## [Exercise details]
Output all lines exactly.

## [Data shown]
★ ★ ★

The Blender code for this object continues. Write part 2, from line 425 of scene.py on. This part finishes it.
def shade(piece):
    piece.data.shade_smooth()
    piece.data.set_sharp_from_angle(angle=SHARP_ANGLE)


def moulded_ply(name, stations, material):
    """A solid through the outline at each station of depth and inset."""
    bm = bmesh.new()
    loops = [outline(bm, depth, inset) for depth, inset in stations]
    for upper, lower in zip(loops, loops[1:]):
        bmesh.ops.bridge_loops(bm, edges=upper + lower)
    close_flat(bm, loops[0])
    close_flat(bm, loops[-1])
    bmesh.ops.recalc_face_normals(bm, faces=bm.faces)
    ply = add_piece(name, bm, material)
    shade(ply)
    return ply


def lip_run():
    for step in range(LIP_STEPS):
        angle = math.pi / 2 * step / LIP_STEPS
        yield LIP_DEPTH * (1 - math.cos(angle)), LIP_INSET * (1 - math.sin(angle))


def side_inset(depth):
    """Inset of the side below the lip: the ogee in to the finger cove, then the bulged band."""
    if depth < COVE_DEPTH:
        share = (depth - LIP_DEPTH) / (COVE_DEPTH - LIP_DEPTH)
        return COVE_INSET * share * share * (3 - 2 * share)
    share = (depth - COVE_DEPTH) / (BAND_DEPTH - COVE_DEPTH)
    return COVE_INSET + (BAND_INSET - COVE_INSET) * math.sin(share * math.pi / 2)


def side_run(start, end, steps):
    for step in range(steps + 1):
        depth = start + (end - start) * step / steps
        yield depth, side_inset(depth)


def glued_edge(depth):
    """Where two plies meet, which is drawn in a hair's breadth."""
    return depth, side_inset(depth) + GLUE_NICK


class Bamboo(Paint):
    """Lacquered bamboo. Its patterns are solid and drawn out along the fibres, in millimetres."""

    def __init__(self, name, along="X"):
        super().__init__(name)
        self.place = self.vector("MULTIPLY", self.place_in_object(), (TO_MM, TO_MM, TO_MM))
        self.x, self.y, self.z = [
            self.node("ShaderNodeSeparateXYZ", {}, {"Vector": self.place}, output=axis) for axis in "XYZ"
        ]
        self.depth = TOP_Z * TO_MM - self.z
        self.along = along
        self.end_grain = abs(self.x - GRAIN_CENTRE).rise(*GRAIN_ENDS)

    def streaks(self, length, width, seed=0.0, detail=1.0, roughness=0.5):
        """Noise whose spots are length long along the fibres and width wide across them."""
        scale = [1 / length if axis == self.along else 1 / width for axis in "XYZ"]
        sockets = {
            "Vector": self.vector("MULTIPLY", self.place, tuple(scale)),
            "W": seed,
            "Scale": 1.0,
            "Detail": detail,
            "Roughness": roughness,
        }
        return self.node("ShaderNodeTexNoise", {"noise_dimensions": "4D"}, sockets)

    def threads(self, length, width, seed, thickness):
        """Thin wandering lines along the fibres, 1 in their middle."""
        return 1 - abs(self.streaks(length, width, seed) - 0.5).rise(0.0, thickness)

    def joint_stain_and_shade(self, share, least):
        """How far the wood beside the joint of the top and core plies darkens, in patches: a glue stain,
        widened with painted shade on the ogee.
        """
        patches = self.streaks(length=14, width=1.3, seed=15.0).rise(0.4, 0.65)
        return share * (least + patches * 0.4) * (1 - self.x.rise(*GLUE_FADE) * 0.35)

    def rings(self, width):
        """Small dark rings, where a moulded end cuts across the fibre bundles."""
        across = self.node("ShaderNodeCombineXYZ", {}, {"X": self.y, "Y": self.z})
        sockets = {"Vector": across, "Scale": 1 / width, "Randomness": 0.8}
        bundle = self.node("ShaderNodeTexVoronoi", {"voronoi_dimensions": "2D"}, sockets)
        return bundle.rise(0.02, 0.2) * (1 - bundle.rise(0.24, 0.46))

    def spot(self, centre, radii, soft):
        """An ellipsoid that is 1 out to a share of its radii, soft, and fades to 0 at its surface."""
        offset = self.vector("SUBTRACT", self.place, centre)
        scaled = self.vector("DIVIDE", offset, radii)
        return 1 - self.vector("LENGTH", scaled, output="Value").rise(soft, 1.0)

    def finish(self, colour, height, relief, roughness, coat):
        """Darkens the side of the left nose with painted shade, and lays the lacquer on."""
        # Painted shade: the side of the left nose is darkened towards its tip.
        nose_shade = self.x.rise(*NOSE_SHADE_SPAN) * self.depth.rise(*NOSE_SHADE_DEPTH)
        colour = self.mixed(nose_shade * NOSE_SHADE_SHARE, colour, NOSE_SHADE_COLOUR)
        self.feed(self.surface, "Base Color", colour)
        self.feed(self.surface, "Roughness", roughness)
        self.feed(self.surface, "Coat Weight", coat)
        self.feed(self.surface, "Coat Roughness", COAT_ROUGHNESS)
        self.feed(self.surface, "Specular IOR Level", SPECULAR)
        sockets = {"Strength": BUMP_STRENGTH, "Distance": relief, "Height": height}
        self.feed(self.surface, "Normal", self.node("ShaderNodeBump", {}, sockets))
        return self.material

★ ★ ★

## [Solution to the exercise]
The Blender code for this object continues. Write part 2, from line 425 of scene.py on. This part finishes it.
def shade(piece):
    piece.data.shade_smooth()
    piece.data.set_sharp_from_angle(angle=SHARP_ANGLE)


def moulded_ply(name, stations, material):
    """A solid through the outline at each station of depth and inset."""
    bm = bmesh.new()
    loops = [outline(bm, depth, inset) for depth, inset in stations]
    for upper, lower in zip(loops, loops[1:]):
        bmesh.ops.bridge_loops(bm, edges=upper + lower)
    close_flat(bm, loops[0])
    close_flat(bm, loops[-1])
    bmesh.ops.recalc_face_normals(bm, faces=bm.faces)
    ply = add_piece(name, bm, material)
    shade(ply)
    return ply


def lip_run():
    for step in range(LIP_STEPS):
        angle = math.pi / 2 * step / LIP_STEPS
        yield LIP_DEPTH * (1 - math.cos(angle)), LIP_INSET * (1 - math.sin(angle))


def side_inset(depth):
    """Inset of the side below the lip: the ogee in to the finger cove, then the bulged band."""
    if depth < COVE_DEPTH:
        share = (depth - LIP_DEPTH) / (COVE_DEPTH - LIP_DEPTH)
        return COVE_INSET * share * share * (3 - 2 * share)
    share = (depth - COVE_DEPTH) / (BAND_DEPTH - COVE_DEPTH)
    return COVE_INSET + (BAND_INSET - COVE_INSET) * math.sin(share * math.pi / 2)


def side_run(start, end, steps):
    for step in range(steps + 1):
        depth = start + (end - start) * step / steps
        yield depth, side_inset(depth)


def glued_edge(depth):
    """Where two plies meet, which is drawn in a hair's breadth."""
    return depth, side_inset(depth) + GLUE_NICK


class Bamboo(Paint):
    """Lacquered bamboo. Its patterns are solid and drawn out along the fibres, in millimetres."""

    def __init__(self, name, along="X"):
        super().__init__(name)
        self.place = self.vector("MULTIPLY", self.place_in_object(), (TO_MM, TO_MM, TO_MM))
        self.x, self.y, self.z = [
            self.node("ShaderNodeSeparateXYZ", {}, {"Vector": self.place}, output=axis) for axis in "XYZ"
        ]
        self.depth = TOP_Z * TO_MM - self.z
        self.along = along
        self.end_grain = abs(self.x - GRAIN_CENTRE).rise(*GRAIN_ENDS)

    def streaks(self, length, width, seed=0.0, detail=1.0, roughness=0.5):
        """Noise whose spots are length long along the fibres and width wide across them."""
        scale = [1 / length if axis == self.along else 1 / width for axis in "XYZ"]
        sockets = {
            "Vector": self.vector("MULTIPLY", self.place, tuple(scale)),
            "W": seed,
            "Scale": 1.0,
            "Detail": detail,
            "Roughness": roughness,
        }
        return self.node("ShaderNodeTexNoise", {"noise_dimensions": "4D"}, sockets)

    def threads(self, length, width, seed, thickness):
        """Thin wandering lines along the fibres, 1 in their middle."""
        return 1 - abs(self.streaks(length, width, seed) - 0.5).rise(0.0, thickness)

    def joint_stain_and_shade(self, share, least):
        """How far the wood beside the joint of the top and core plies darkens, in patches: a glue stain,
        widened with painted shade on the ogee.
        """
        patches = self.streaks(length=14, width=1.3, seed=15.0).rise(0.4, 0.65)
        return share * (least + patches * 0.4) * (1 - self.x.rise(*GLUE_FADE) * 0.35)

    def rings(self, width):
        """Small dark rings, where a moulded end cuts across the fibre bundles."""
        across = self.node("ShaderNodeCombineXYZ", {}, {"X": self.y, "Y": self.z})
        sockets = {"Vector": across, "Scale": 1 / width, "Randomness": 0.8}
        bundle = self.node("ShaderNodeTexVoronoi", {"voronoi_dimensions": "2D"}, sockets)
        return bundle.rise(0.02, 0.2) * (1 - bundle.rise(0.24, 0.46))

    def spot(self, centre, radii, soft):
        """An ellipsoid that is 1 out to a share of its radii, soft, and fades to 0 at its surface."""
        offset = self.vector("SUBTRACT", self.place, centre)
        scaled = self.vector("DIVIDE", offset, radii)
        return 1 - self.vector("LENGTH", scaled, output="Value").rise(soft, 1.0)

    def finish(self, colour, height, relief, roughness, coat):
        """Darkens the side of the left nose with painted shade, and lays the lacquer on."""
        # Painted shade: the side of the left nose is darkened towards its tip.
        nose_shade = self.x.rise(*NOSE_SHADE_SPAN) * self.depth.rise(*NOSE_SHADE_DEPTH)
        colour = self.mixed(nose_shade * NOSE_SHADE_SHARE, colour, NOSE_SHADE_COLOUR)
        self.feed(self.surface, "Base Color", colour)
        self.feed(self.surface, "Roughness", roughness)
        self.feed(self.surface, "Coat Weight", coat)
        self.feed(self.surface, "Coat Roughness", COAT_ROUGHNESS)
        self.feed(self.surface, "Specular IOR Level", SPECULAR)
        sockets = {"Strength": BUMP_STRENGTH, "Distance": relief, "Height": height}
        self.feed(self.surface, "Normal", self.node("ShaderNodeBump", {}, sockets))
        return self.material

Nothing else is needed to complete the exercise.